Due to a selective diet and poor immunity, it is difficult to keep pangolin in captivity.
Scientists obtained DNA samples from two critically endangered species of pangolin — the Chinese pangolin and Malayan pangolin — and mapped out genome sequencing.
The data were analyzed by an international team of scientists, who were needed due to the large size of the pangolin genome, which is nearly equal in size to the human genome.
Choo said that some genes may have lost their functions due to mutations during evolution. The research team found that this was the case with certain genes related to pangolin immunity, such as the IFNE gene.

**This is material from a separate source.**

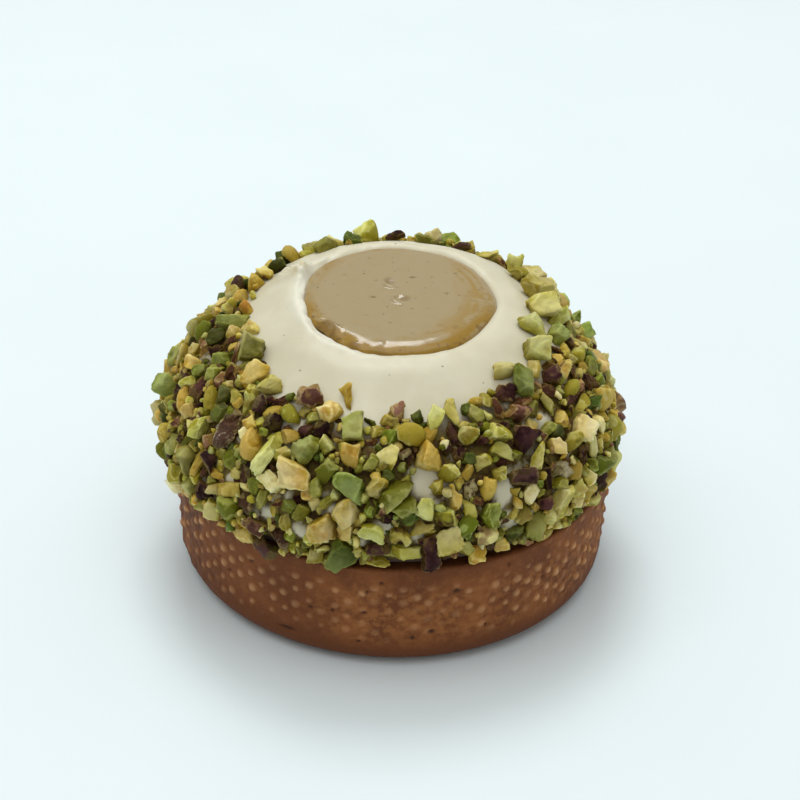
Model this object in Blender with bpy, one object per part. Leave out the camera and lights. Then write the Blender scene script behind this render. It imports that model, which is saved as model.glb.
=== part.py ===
"""Pistachio tart: a baked shell, a mousse dome set with chopped nuts, and a praline pool."""
import math
import random

import bmesh
import bpy
from mathutils import Matrix, Vector

# Driving dimensions, in metres: the baked shell
SHELL_RADIUS = 0.0375
SHELL_HEIGHT = 0.0200
SHELL_FLARE = math.radians(1.0)
SHELL_FOOT_ROUND = 0.0045
RIM_ROUND = 0.0008
RIM_CRUMBLE = 0.00018

# The mousse dome, widest at its waist and drawn in to a foot on the shell
GAP = 0.0003
DOME_RADIUS = 0.0380
DOME_FOOT_RADIUS = 0.0350
DOME_WAIST_HEIGHT = 0.0250
DOME_RISE = 0.0270
DOME_FULLNESS = 1.9
DOME_BASE_HEIGHT = SHELL_HEIGHT + GAP

# The lip round the well, and the well that holds the praline
WELL_RADIUS = 0.0162
WELL_FLOOR_HEIGHT = 0.0425
WELL_EDGE_HEIGHT = 0.0472
LIP_WIDTH = 0.0015
LIP_HEIGHT = 0.00115
WELL_FULLNESS = 3.4

# The praline, filled to the lip with a rounded edge
POOL_EDGE_ROUND = 0.0017
POOL_CROWN = 0.0009

# How far the soft top has settled to one side and leans to the front
DOME_SHIFT = -0.00085
POOL_SHIFT = 0.0003
LEAN = math.radians(4.5)
LEAN_FROM_HEIGHT = 0.030
LEAN_FULL_HEIGHT = 0.042

# The chopped pistachios on the dome's side
NUT_SEED = 2207
NUT_COUNT = 302
NUT_TRIES = 24
NUT_LARGEST = 0.0066
NUT_SMALLEST = 0.0037
NUT_EDGE_RADIUS = 0.0252
NUT_EDGE_FRONT = 0.0014
NUT_EDGE_WAVE = 0.0008
NUT_FLOOR_HEIGHT = SHELL_HEIGHT + GAP
NUT_FLOOR_SPREAD = 0.0004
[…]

“But this gene is functional in humans,” Choo said, adding that it works as the first line of defense against pathogens attempting to enter human bodies.
Researchers believe that the pangolin’s scales not only can protect it from predators but also from injuries as well as subsequent microbial infections. The impact of evolution on scales, to some extent, may have caused skin immunity loss, due to a loss in function of the IFNE gene.
According to an article released on the XJTLU website, the investigation of pangolin genetics is continuing, while Choo’s team is exploring the possibility of making the pangolin a comparative model for understanding human immunity and diseases.